May 2024 media picks and news
Here’s a look at what media of interest is coming out in May 2024, plus my thoughts on some recent media-related news.
Disney+
A full list is available here.
Star Wars: Tales of the Empire, May 4
Doctor Who, premieres May 10
Hulu
A full list of shows is available here.
Welcome to Wrexham (Season 3), premieres May 3
Black Twitter: A People’s History (complete docuseries), May 9
Paramount+
A full list of shows is available here.
RuPaul's Drag Race All Stars (Season 9), premieres May 17
Peacock
A full list is available here.
Eurovision Song Contest 2024 Final, May 11
Sports
Indianapolis 500, May 26 (NBC, Peacock)
My thoughts
Disney+ and Hulu (now combined into a single service for Disney Bundle subscribers) both see the return of popular shows. “Welcome to Wrexham,” the Hulu reality series about a Welsh soccer team, comes back for its third season. Meanwhile, “Doctor Who” starts streaming its newest season on Disney+.
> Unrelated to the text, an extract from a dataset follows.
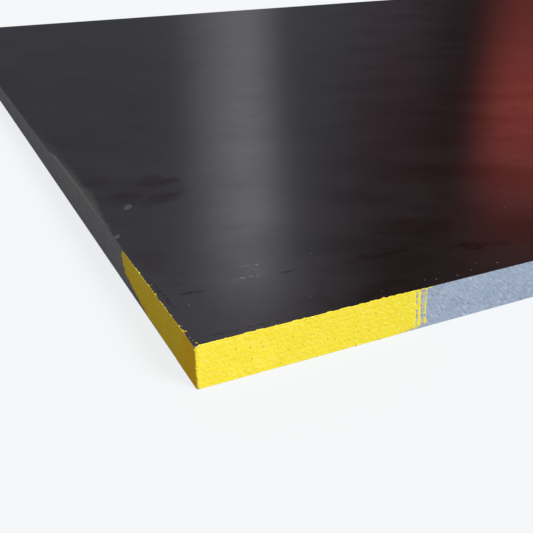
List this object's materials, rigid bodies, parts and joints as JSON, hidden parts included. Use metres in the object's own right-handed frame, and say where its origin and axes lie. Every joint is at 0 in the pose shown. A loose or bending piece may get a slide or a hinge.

“Black Twitter: A People’s History” is a documentary miniseries about the rise of Black Twitter as a social and cultural force. No idea how this miniseries handles Twitter post-Elon.
The annual Eurovision Song Contest takes place in May. This year it’s being held in Sweden, since they won last year’s contest.
Net neutrality is back
While this falls more on the tech side of things, it does indirectly affect streaming services, so worth mentioning here. The FCC has reinstated (along a party line vote) the Obama-era net neutrality rules. Said rules were overturned by Trump’s FCC (for “reasons”) in 2017.
While there’ll be no immediate effects, I imagine the rules will matter more in the long run. And yes, net neutrality rules are a good thing, unless you’re a large for-profit ISP (or someone with ties to such interests). The internet at this point is pretty much a utility like electricity and phone service, not a novelty or luxury (like cable TV).
Sports stuff
A major change is coming for the NHL’s Seattle Kraken this fall. Starting with the 2024-25 season, almost all non-nationally-televised Kraken games will be available both on local over-the-air TV (Seattle’s KONG, KING’s punnily-named independent sister station). Games will also be available on Amazon Prime Video in Washington State, Oregon, and Alaska on Amazon Prime Video.
This is a pretty big shift for pro sports, though a few other sports teams have also gone back to broadcast local TV for games (such as the soon-to-be-moving Arizona Coyotes). A likely reason for this is that the current and future state of cable TV, the home of most pro sports since the 90s, is in turmoil: cord cutting means fewer cable subscribers; the ongoing shift to on-demand streaming services; and some regional sports channels are on the ropes. Perhaps even pro sports (or at least a few teams) are finally crying “uncle,” and decided it’s worth going back to airing games on local broadcast TV.
Besides making games easier and cheaper for fans to watch, it also might be a good thing for broadcast TV—less reliance on filling air time with syndicated talk shows and infomercials? As for Amazon Prime Video, the Kraken’s games will be on what’s one of the de facto streaming services most people already have. Compare that to last winter’s “make football fans buy Peacock to watch an exclusive playoff game” incident.